Outside Russia, most assume the Russian state brought down the plane. It is consistent with so much of what we know. If I were in Putin’s shoes, I would not have been happy with some half-baked deal struck with the input of the Belarusian state. Prigozhin remained a danger to be got out of the way.


But for the moment it is important to keep an open mind. It is not impossible that there was some kind of fault on the plane, although Sean Bell’s analysis persuades me otherwise, and while it would be extremely convenient, such coincidences do happen. The Russian state will want people to doubt its culpability, but it will also want Russians to doubt its denials so that they understand what happens to ‘traitors’.


General Armageddon


There is absolutely nothing about Prigozhin's fate on the Belarusian state news agency's website as I write this. It looks like the Belarusian state media is awaiting cues for what, if anything, to report. In much of the English-language media, meanwhile, events in Russia have inevitably overshadowed India’s achievement yesterday. India’s successful moon landing came just a couple of days after Russia had failed in its own effort to land a craft near the lunar south pole.
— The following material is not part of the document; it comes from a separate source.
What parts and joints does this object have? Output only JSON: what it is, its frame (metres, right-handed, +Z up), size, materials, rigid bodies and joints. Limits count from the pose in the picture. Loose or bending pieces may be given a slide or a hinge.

Although it is unconnected to the failed moon landing (that's the domain of Roscosmos), the head of the Russian Air and Space Forces defence agency happened to be relieved of his post yesterday. General Sergey Surovikin, known as ‘General Armageddon’, had commanded the Russian armed forces in Ukraine from October 2022 until January 2023.


Surovikin's latest post represented a demotion and he may have begrudged Putin. He was rumoured to have quietly backed Prigozhin’s mutiny and has barely been seen (if at all?) since late June. Some Russian media report that he was taken into custody as part of investigations into his alleged complicity in the mutiny. After hearing of Prigozhin’s assumed fate, one person who won’t have woken comfortably this morning is General Surovikin. If he is at large, expect him to turn up in Minsk soon after a friendly chat with Lukashenka.